- _Work to do_
Write out the listing below again, precisely as it is given.
BEGIN Stored data
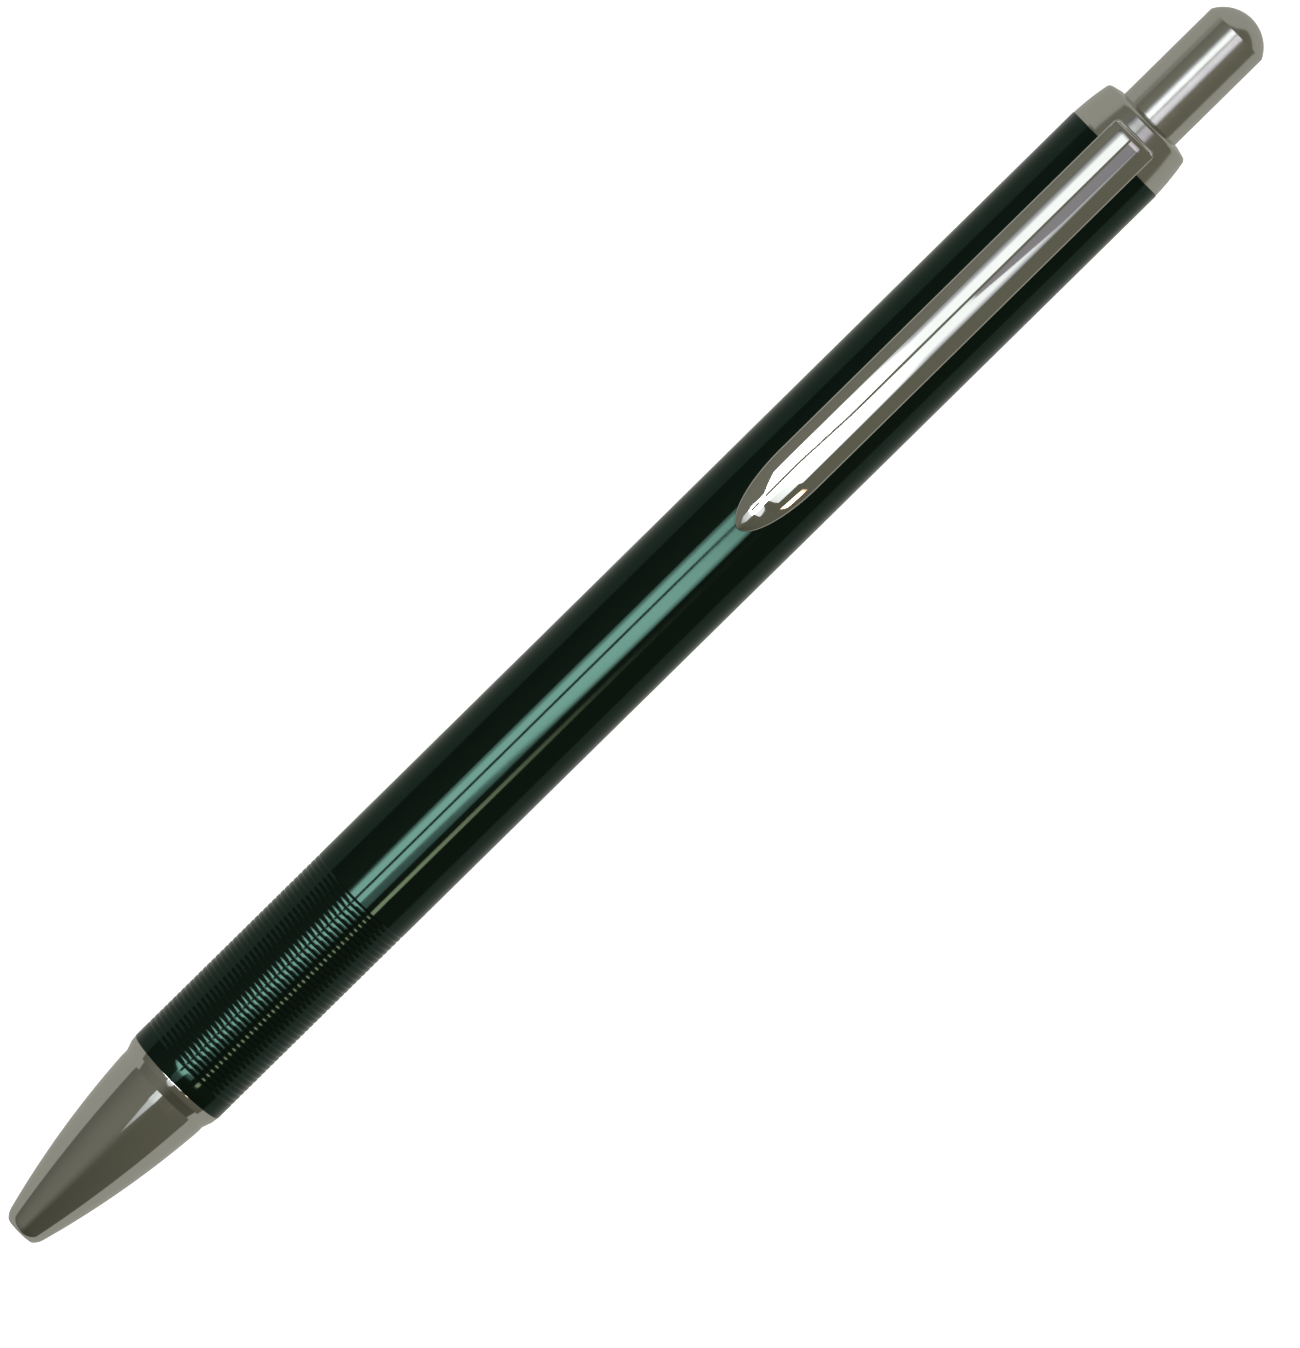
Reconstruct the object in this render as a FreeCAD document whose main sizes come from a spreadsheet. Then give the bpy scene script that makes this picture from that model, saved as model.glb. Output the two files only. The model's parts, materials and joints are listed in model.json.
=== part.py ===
"""Push-button pen with a grooved metal barrel: a parametric document of the pen, one object for each piece.

Every piece is drawn lying along +X from the nose face, with the pen's own axis on the X axis.
Its Placement then sets the pen down: mid-length over the origin, the lowest line of the barrel on the ground.
Positions along the pen are named for the feature they mark and are counted from the nose face.
All lengths are in millimetres and all angles in degrees.
"""
import FreeCAD, Part
import math
import os
import re

import Sketcher

SIZES = {
    # outside shape, nose to button
    "nose_length": 18.55,
    "barrel_length": 110.0,
    "ring_length": 4.1,
    "button_exposed": 11.88,
    "barrel_radius": 4.92,
    "nose_rim_radius": 1.42,
    "nose_corner": 1.6,
    "nose_corner_end": 0.8,
    "nose_corner_end_radius": 1.924,
    "ogive_radius": 83.1,
    "ogive_end": 16.45,
    "ogive_end_radius": 4.53,
    "collar_start": 17.1,
    "collar_end": 17.95,
    "collar_end_radius": 4.83,
    "nose_edge_radius": 4.9,
    "ring_front_radius": 4.88,
    "ring_rear_radius": 4.52,
    "ring_crown_radius": 22.0,
    "ring_corner": 0.5,
    "ring_corner_radius": 0.525,
    "ring_face_radius": 4.12,
    "ring_dish": 0.25,
    "button_radius": 3.0,
    "button_dome_radius": 3.38,
    # grip grooves
    "grip_start": 1.4,
    "groove_pitch": 0.511,
    "groove_count": 40,
    "groove_width": 0.22,
    "groove_depth": 0.06,
    # nose bores and thread
    "tip_bore": 1.34,
    "washer_seat": 7.15,
    "spring_chamber": 2.8,
    "plug_bore_start": 12.65,
    "plug_bore": 3.3,
    "refill_bore_start": 15.55,
    "refill_bore": 3.62,
    "spigot_end": 26.35,
    "spigot_radius": 4.17,
    "spigot_chamfer": 0.3,
    "thread_root_radius": 4.0,
    "thread_start": 20.55,
    "thread_pitch": 0.75,
    "thread_turns": 6,
    "seal_groove_radius": 3.95,
    "seal_groove_end": 19.65,
    "seal_section": 0.24,
    "seal_radius": 4.2,
    "seal_place": 19.05,
    # barrel bores
    "seal_bore": 4.46,
    "front_bore": 4.25,
    "front_bore_end": 27.35,
    "middle_bore": 3.75,
    "rear_bore_start": 104.85,
    "rear_bore": 4.1,
    # return spring
    "washer_thickness": 0.3,
    "washer_radius": 2.7,
    "washer_bore": 1.5,
    "spring_radius": 2.46,
    "spring_wire": 0.2,
    "spring_turns": 9,
    # refill, counted from its own tip
    "refill_offset": 1.55,
    "ball_radius": 0.35,
    "ball_seat": 0.38,
    "tip_face": 0.2,
    "tip_face_radius": 0.45,
    "cone_end": 3.1,
    "cone_radius": 1.24,
    "tube_start": 3.8,
    "tube_radius": 1.26,
    "tube_bore": 0.95,
    "ink_bore": 0.42,
    "socket_end": 6.5,
    "plug_start": 14.56,
    "plug_neck_radius": 1.9,
    "plug_shoulder": 17.13,
    "plug_shoulder_radius": 2.96,
    "plug_step": 18.42,
    "plug_step_radius": 3.12,
    "plug_flange": 20.01,
    "plug_flange_radius": 3.4,
    "case_start": 20.93,
    "case_radius": 3.48,
    "case_bore": 3.2,
    "case_edge": 0.1,
    "case_end": 104.6,
    "plug_spigot_end": 25.0,
    "feed_radius": 0.4,
    "feed_end": 30.0,
    "feed_gap": 0.1,
    "ink_clearance": 0.05,
    "ink_gap": 0.2,
    "ink_end": 99.0,
    "rear_plug_start": 100.5,
    "rear_flange_end": 105.4,
    "rear_flange_radius": 3.44,
    "refill_length": 109.9,
    "stub_radius": 2.49,
    "stub_chamfer": 0.3,
    "tip_spring_radius": 0.26,
    "tip_spring_wire": 0.07,
    "tip_spring_turns": 8,
    "tip_spring_length": 2.6,
    "tip_spring_gap": 0.02,
    # cam mechanism
    "stroke": 5.5,
    "latch_return": 1.0,
    "drum_radius": 3.0,
    "drum_length": 8.4,
    "drum_bore": 1.56,
    "drum_gap": 0.1,
    "stud_radius": 0.5,
    "stud_from_drum": 1.5,
    "track_radius": 0.57,
    "track_corner": 0.6,
    "housing_radius": 4.08,
    "housing_bore": 3.08,
    "housing_front_bore": 3.62,
    "housing_front_end": 107.55,
    "housing_counterbore": 3.45,
    "housing_counter_start": 119.25,
    "housing_end": 122.35,
    # button and its guide
    "spindle_radius": 1.5,
    "spindle_start": 112.35,
    "collar_radius": 2.7,
    "collar_length": 4.9,
    "flange_radius": 3.35,
    "flange_length": 1.4,
    "stem_radius": 2.15,
    "stem_end": 138.35,
    "cap_cavity_end": 141.35,
    "guide_radius": 3.6,
    "guide_bore": 3.06,
    "guide_end": 130.95,
    "ring_lip_bore": 3.14,
    # clip
    "clip_length": 46.42,
    "clip_width": 4.5,
    "clip_tip_length": 6.5,
    "clip_tip_flat": 0.25,
    "clip_tip_shoulder": 0.5,
    "clip_tip_half": 0.84,
    "clip_tip_round": 0.7,
    "clip_edge": 0.45,
    "clip_crown": 0.5,
    "clip_root_front": 128.65,
    "clip_gap": 0.1,
    "clip_root_height": 5.55,
    "clip_pad_height": 5.06,
    "clip_pad_place": 87.55,
    "clip_tip_lift": 0.15,
    "clip_overhang": 2.4,
    "clip_corner": 1.0,
    "clip_clearance": 0.03,
    "clip_bow": 4000.0,
    "clip_tip_curve": 11.0,
    "clip_tip_ogive": 11.7,
    "tab_width": 3.0,
    "tab_length": 1.2,
    "tab_depth": 4.2,
    "tab_start": 129.15,
    "tab_overlap": 0.07,
    # how far a cutting outline passes outside what it cuts
    "overcut": 0.01,
}

STUD_COUNT = 2
TRACK_STEPS = 6

doc = FreeCAD.newDocument("technical_pen")
sheet = doc.addObject("Spreadsheet::Sheet", "Sizes")
for row, (alias, value) in enumerate(SIZES.items(), start=1):
    sheet.set(f"A{row}", alias)
    sheet.set(f"B{row}", str(value))
    sheet.setAlias(f"B{row}", alias)
doc.recompute()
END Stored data
- _Written solution_
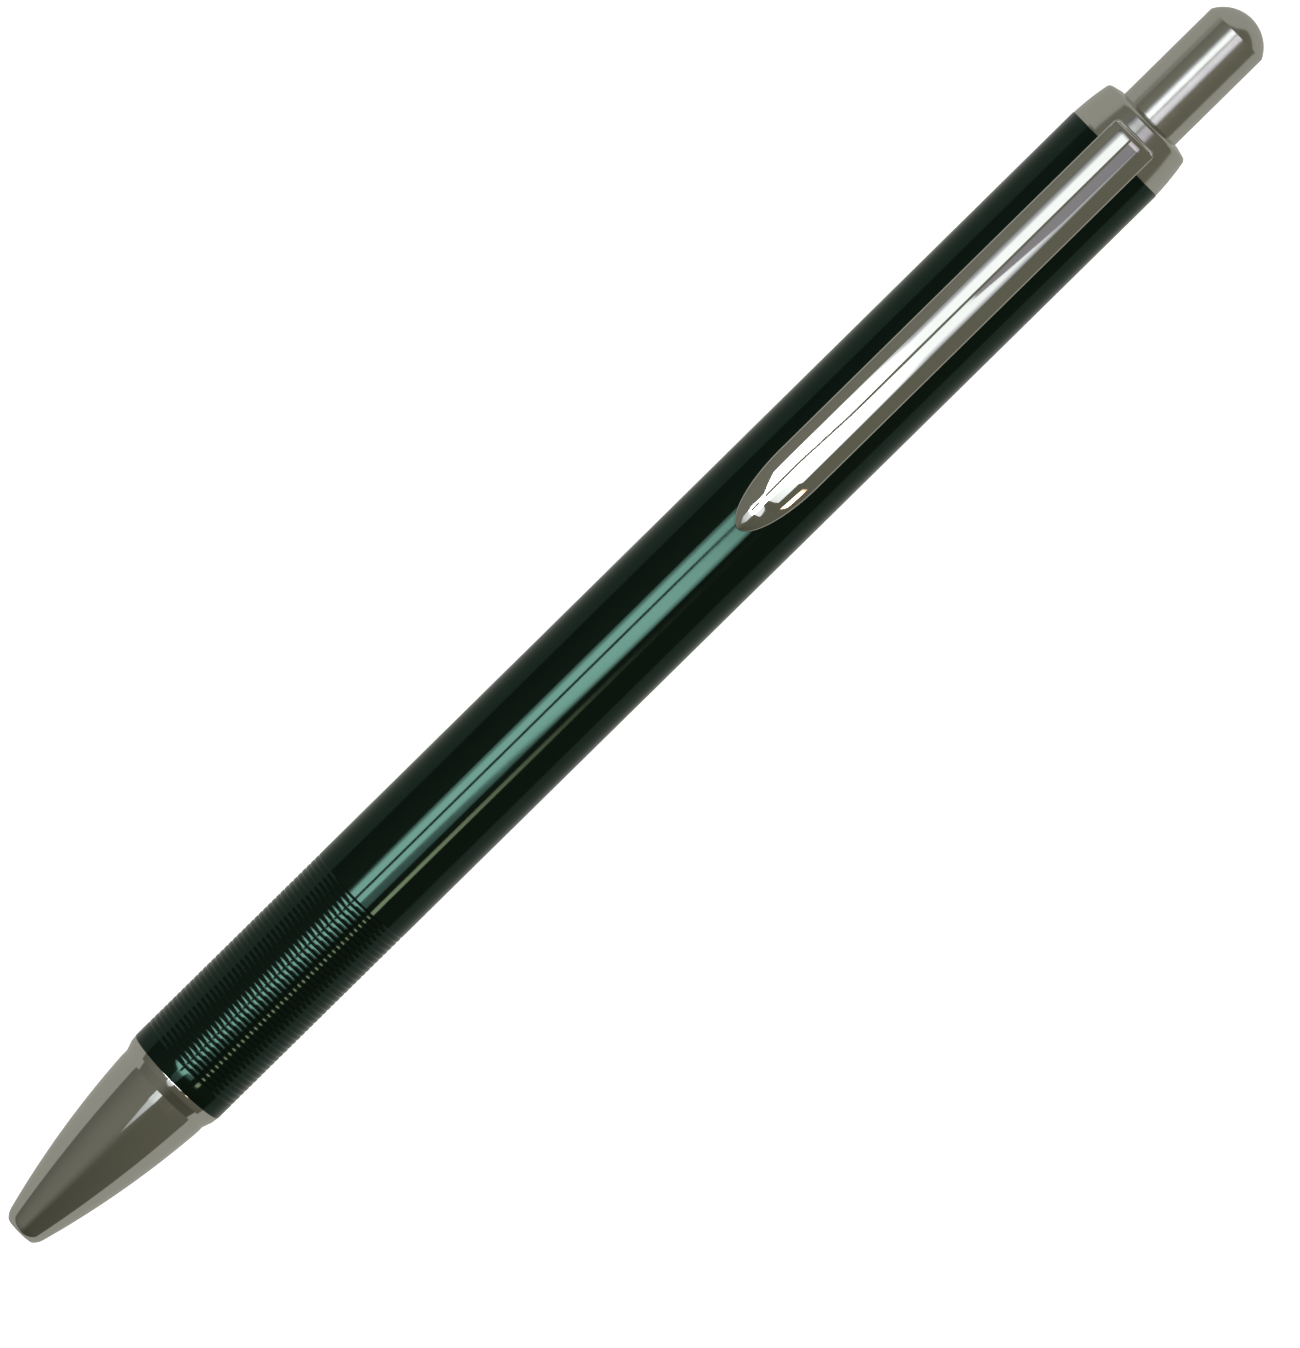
Reconstruct the object in this render as a FreeCAD document whose main sizes come from a spreadsheet. Then give the bpy scene script that makes this picture from that model, saved as model.glb. Output the two files only. The model's parts, materials and joints are listed in model.json.
=== part.py ===
"""Push-button pen with a grooved metal barrel: a parametric document of the pen, one object for each piece.

Every piece is drawn lying along +X from the nose face, with the pen's own axis on the X axis.
Its Placement then sets the pen down: mid-length over the origin, the lowest line of the barrel on the ground.
Positions along the pen are named for the feature they mark and are counted from the nose face.
All lengths are in millimetres and all angles in degrees.
"""
import FreeCAD, Part
import math
import os
import re

import Sketcher

SIZES = {
    # outside shape, nose to button
    "nose_length": 18.55,
    "barrel_length": 110.0,
    "ring_length": 4.1,
    "button_exposed": 11.88,
    "barrel_radius": 4.92,
    "nose_rim_radius": 1.42,
    "nose_corner": 1.6,
    "nose_corner_end": 0.8,
    "nose_corner_end_radius": 1.924,
    "ogive_radius": 83.1,
    "ogive_end": 16.45,
    "ogive_end_radius": 4.53,
    "collar_start": 17.1,
    "collar_end": 17.95,
    "collar_end_radius": 4.83,
    "nose_edge_radius": 4.9,
    "ring_front_radius": 4.88,
    "ring_rear_radius": 4.52,
    "ring_crown_radius": 22.0,
    "ring_corner": 0.5,
    "ring_corner_radius": 0.525,
    "ring_face_radius": 4.12,
    "ring_dish": 0.25,
    "button_radius": 3.0,
    "button_dome_radius": 3.38,
    # grip grooves
    "grip_start": 1.4,
    "groove_pitch": 0.511,
    "groove_count": 40,
    "groove_width": 0.22,
    "groove_depth": 0.06,
    # nose bores and thread
    "tip_bore": 1.34,
    "washer_seat": 7.15,
    "spring_chamber": 2.8,
    "plug_bore_start": 12.65,
    "plug_bore": 3.3,
    "refill_bore_start": 15.55,
    "refill_bore": 3.62,
    "spigot_end": 26.35,
    "spigot_radius": 4.17,
    "spigot_chamfer": 0.3,
    "thread_root_radius": 4.0,
    "thread_start": 20.55,
    "thread_pitch": 0.75,
    "thread_turns": 6,
    "seal_groove_radius": 3.95,
    "seal_groove_end": 19.65,
    "seal_section": 0.24,
    "seal_radius": 4.2,
    "seal_place": 19.05,
    # barrel bores
    "seal_bore": 4.46,
    "front_bore": 4.25,
    "front_bore_end": 27.35,
    "middle_bore": 3.75,
    "rear_bore_start": 104.85,
    "rear_bore": 4.1,
    # return spring
    "washer_thickness": 0.3,
    "washer_radius": 2.7,
    "washer_bore": 1.5,
    "spring_radius": 2.46,
    "spring_wire": 0.2,
    "spring_turns": 9,
    # refill, counted from its own tip
    "refill_offset": 1.55,
    "ball_radius": 0.35,
    "ball_seat": 0.38,
    "tip_face": 0.2,
    "tip_face_radius": 0.45,
    "cone_end": 3.1,
    "cone_radius": 1.24,
    "tube_start": 3.8,
    "tube_radius": 1.26,
    "tube_bore": 0.95,
    "ink_bore": 0.42,
    "socket_end": 6.5,
    "plug_start": 14.56,
    "plug_neck_radius": 1.9,
    "plug_shoulder": 17.13,
    "plug_shoulder_radius": 2.96,
    "plug_step": 18.42,
    "plug_step_radius": 3.12,
    "plug_flange": 20.01,
    "plug_flange_radius": 3.4,
    "case_start": 20.93,
    "case_radius": 3.48,
    "case_bore": 3.2,
    "case_edge": 0.1,
    "case_end": 104.6,
    "plug_spigot_end": 25.0,
    "feed_radius": 0.4,
    "feed_end": 30.0,
    "feed_gap": 0.1,
    "ink_clearance": 0.05,
    "ink_gap": 0.2,
    "ink_end": 99.0,
    "rear_plug_start": 100.5,
    "rear_flange_end": 105.4,
    "rear_flange_radius": 3.44,
    "refill_length": 109.9,
    "stub_radius": 2.49,
    "stub_chamfer": 0.3,
    "tip_spring_radius": 0.26,
    "tip_spring_wire": 0.07,
    "tip_spring_turns": 8,
    "tip_spring_length": 2.6,
    "tip_spring_gap": 0.02,
    # cam mechanism
    "stroke": 5.5,
    "latch_return": 1.0,
    "drum_radius": 3.0,
    "drum_length": 8.4,
    "drum_bore": 1.56,
    "drum_gap": 0.1,
    "stud_radius": 0.5,
    "stud_from_drum": 1.5,
    "track_radius": 0.57,
    "track_corner": 0.6,
    "housing_radius": 4.08,
    "housing_bore": 3.08,
    "housing_front_bore": 3.62,
    "housing_front_end": 107.55,
    "housing_counterbore": 3.45,
    "housing_counter_start": 119.25,
    "housing_end": 122.35,
    # button and its guide
    "spindle_radius": 1.5,
    "spindle_start": 112.35,
    "collar_radius": 2.7,
    "collar_length": 4.9,
    "flange_radius": 3.35,
    "flange_length": 1.4,
    "stem_radius": 2.15,
    "stem_end": 138.35,
    "cap_cavity_end": 141.35,
    "guide_radius": 3.6,
    "guide_bore": 3.06,
    "guide_end": 130.95,
    "ring_lip_bore": 3.14,
    # clip
    "clip_length": 46.42,
    "clip_width": 4.5,
    "clip_tip_length": 6.5,
    "clip_tip_flat": 0.25,
    "clip_tip_shoulder": 0.5,
    "clip_tip_half": 0.84,
    "clip_tip_round": 0.7,
    "clip_edge": 0.45,
    "clip_crown": 0.5,
    "clip_root_front": 128.65,
    "clip_gap": 0.1,
    "clip_root_height": 5.55,
    "clip_pad_height": 5.06,
    "clip_pad_place": 87.55,
    "clip_tip_lift": 0.15,
    "clip_overhang": 2.4,
    "clip_corner": 1.0,
    "clip_clearance": 0.03,
    "clip_bow": 4000.0,
    "clip_tip_curve": 11.0,
    "clip_tip_ogive": 11.7,
    "tab_width": 3.0,
    "tab_length": 1.2,
    "tab_depth": 4.2,
    "tab_start": 129.15,
    "tab_overlap": 0.07,
    # how far a cutting outline passes outside what it cuts
    "overcut": 0.01,
}

STUD_COUNT = 2
TRACK_STEPS = 6

doc = FreeCAD.newDocument("technical_pen")
sheet = doc.addObject("Spreadsheet::Sheet", "Sizes")
for row, (alias, value) in enumerate(SIZES.items(), start=1):
    sheet.set(f"A{row}", alias)
    sheet.set(f"B{row}", str(value))
    sheet.setAlias(f"B{row}", alias)
doc.recompute()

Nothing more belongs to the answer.